On a trip last year to the Bangor Submarine Base, coworkers gave me the intern and the responsibility of showing her around Seattle. My qualifications were that i had a car and i wasn't afraid of driving in Seattle.

The only goal she had when we set out was that she didn't want to feel stupid when she got home. She didn't want the second thing people asked after she said 'Seattle' to be 'Why not?'

As in, right after you say you were in Seattle, people ask if you saw the Space Needle. So we saw that. And had dinner at Pike's Market. And rode the Ferry.

It is a way of travel, I suppose, to at least be able to talk intelligibly about the one and only thing people know about an area. Growing up in Idaho, i don't know how many times we took visitors out to find a field of potatoes. It was easier in winter, we could point to any damned stretch of land and say 'They grow potatoes here... Just not now.'

So, what are some places you'd take someone, so that they could say 'Yes, I did!' when they get home? The de rigueur points of visitation in your area...?

When I first moved to Chicago, there was an ad campaign on the TV encouraging people to visit Indiana. Delightful cartoon crows would sing "There's more than corn in Indiana!"

I remember hearing the ads and thinking "There's corn in Indiana?"

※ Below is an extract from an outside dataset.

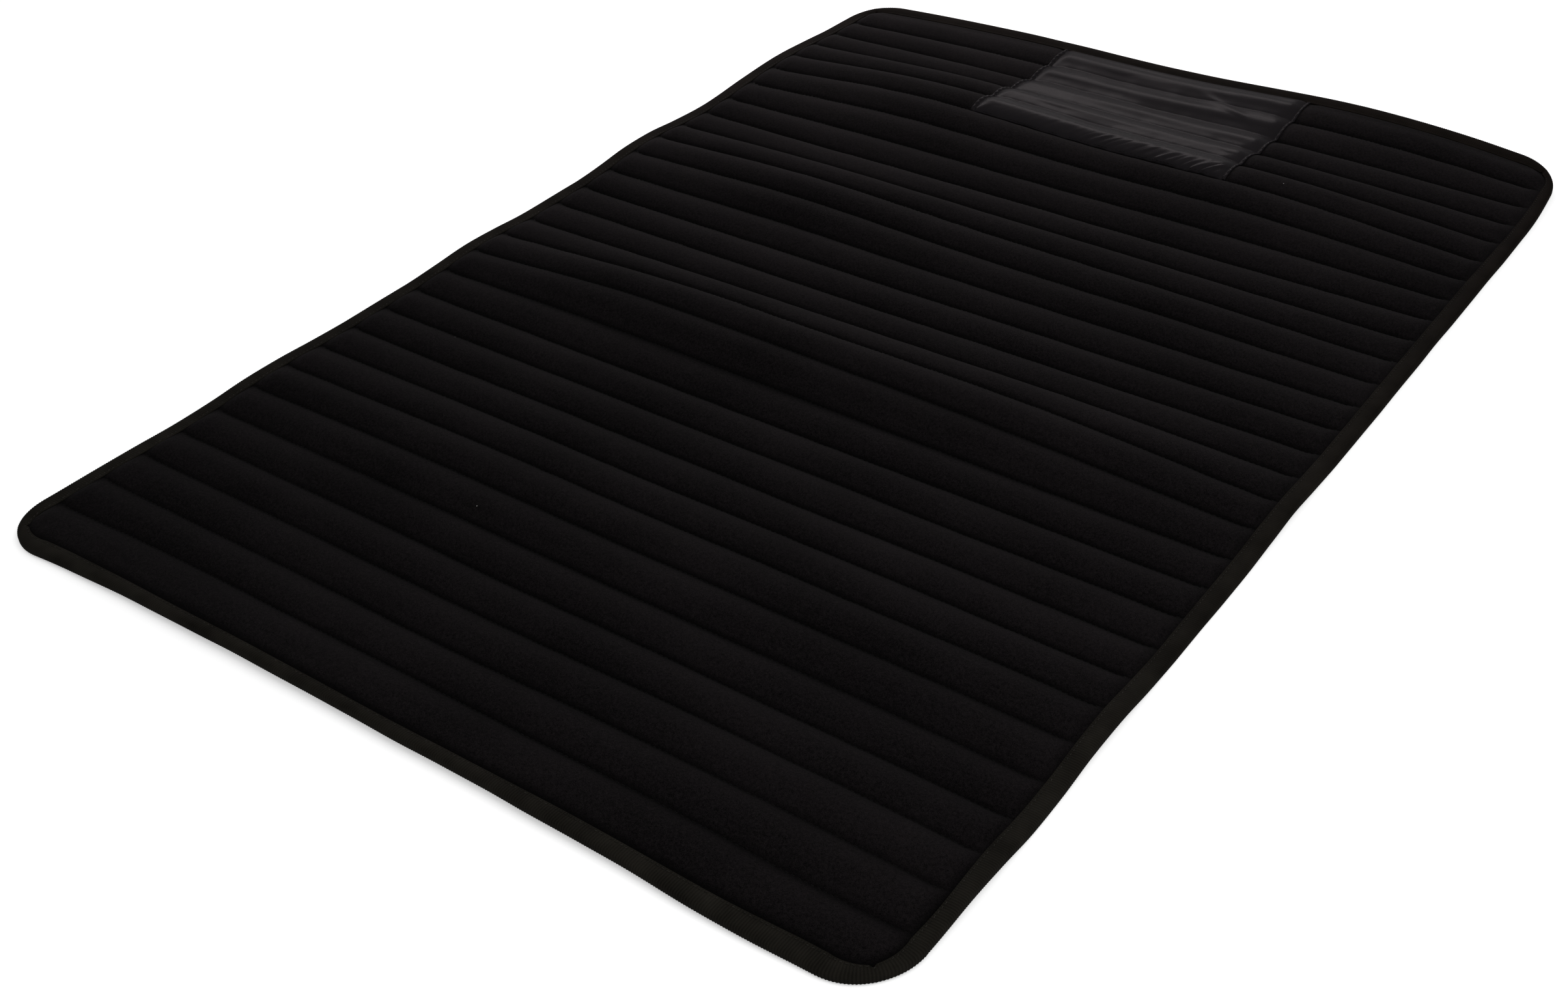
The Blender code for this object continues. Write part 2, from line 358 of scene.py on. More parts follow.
class Surface:
    """A material with one Principled shader, and its nodes."""

    def __init__(self, name, **finish):
        self.material = bpy.data.materials.new(name)
        self.material.use_nodes = True
        self.tree = self.material.node_tree
        self.shader = self.tree.nodes["Principled BSDF"]
        for socket, value in finish.items():
            self.shader.inputs[socket.replace("_", " ")].default_value = value

    def node(self, kind, settings=None, sockets=None, output=0):
        """Adds a node with its settings, and with a number or a wire at each named socket."""
        made = self.tree.nodes.new(kind)
        for setting, value in (settings or {}).items():
            setattr(made, setting, value)
        for socket, value in (sockets or {}).items():
            if isinstance(value, Wire):
                self.tree.links.new(value.socket, made.inputs[socket])
            else:
                made.inputs[socket].default_value = value
        return Wire(self, made.outputs[output])

    def place(self):
        """The point on the mat, in metres."""
        return self.node("ShaderNodeTexCoord", output="Object")

    def between(self, value, low, high):
        """0 where the value is at low or less, and 1 at high or more."""
        sockets = {"Value": value, "From Min": low, "From Max": high}
        return self.node("ShaderNodeMapRange", None, sockets)

    def noise(self, place, scale, detail=2.0, roughness=0.5, stretch=(1, 1, 1)):
        turned = self.node("ShaderNodeMapping", None, {"Vector": place, "Scale": stretch})
        return self.node(
            "ShaderNodeTexNoise",
            None,
            {"Vector": turned, "Scale": scale, "Detail": detail, "Roughness": roughness},
        )

    def mix(self, share, first, second):
        """A colour between two others. The numbers are the mix node's own colour sockets."""
        sockets = {0: share, 6: first, 7: second}
        return self.node("ShaderNodeMix", {"data_type": "RGBA"}, sockets, output=2)

    def feed(self, socket, value):
        self.tree.links.new(value.socket, self.shader.inputs[socket])

    def bump(self, height, distance, strength=1.0):
        normal = self.node(
            "ShaderNodeBump",
            None,
            {"Height": height, "Distance": distance, "Strength": strength},
        )
        self.feed("Normal", normal)


def velour():
    """Brushed black velour: a short nap in clumps, brushed lighter in places, with lint."""
    surface = Surface(
        "brushed velour",
        Roughness=0.95,
        Specular_IOR_Level=0.03,
        Sheen_Weight=0.008,
        Sheen_Roughness=0.50,
        Sheen_Tint=(0.95, 0.88, 0.92, 1),
    )
    place = surface.place()
    fibres = surface.noise(place, 2300, detail=2, roughness=0.6)
    clumps = surface.noise(place, 620, detail=3, roughness=0.6)
    brushed = surface.noise(place, 8, detail=4, roughness=0.55, stretch=(1, 1.8, 1))
    lint = surface.node("ShaderNodeTexVoronoi", None, {"Vector": place, "Scale": 48})
    picked = surface.node("ShaderNodeSeparateColor", None, {"Color": lint.also("Color")})
    speck = surface.between(lint, 0.020, 0.010) * surface.between(picked, 0.93, 0.935)
    dark = (0.0008, 0.00066, 0.00072, 1)
    light = (0.0082, 0.0067, 0.0072, 1)
    # Painted shade at the near left and painted light at the near right, added to the nap's tone.
    width = surface.node("ShaderNodeSeparateXYZ", None, {"Vector": place})
    near = surface.between(width.also("Y"), -0.05, -0.35)
    painted_light_to_right = (width - 0.12) * near
    shade = fibres * 0.52 + clumps * 0.30 + brushed * 0.18 + painted_light_to_right * 0.08
    nap = surface.mix(surface.between(shade, 0.40, 0.62), dark, light)
    # The nap is darkened by the painted shade along the seams and under the tape.
    painted_shade_share = surface.node("ShaderNodeAttribute", {"attribute_name": "painted_shade"}, output="Fac")
    nap = surface.mix(painted_shade_share * 0.85, nap, (0.0003, 0.00024, 0.00026, 1))
    surface.feed("Base Color", surface.mix(speck, nap, (0.30, 0.29, 0.28, 1)))
    surface.bump(fibres * 0.6 + clumps * 0.4, 0.0005, 0.8)
    return surface.material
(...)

So I guess the one thing everyone knows about Indiana turned out to be something I didn't know.
 
I live in Denver. Visitors like to go to an "actual" dispensery buy their bud of marijuana and keep the receipt - for their first legal purchase.

:D
 
I live in Denver. Visitors like to go to an "actual" dispensery buy their bud of marijuana and keep the receipt - for their first legal purchase.

:D

I suspect there's some of that going on here, also.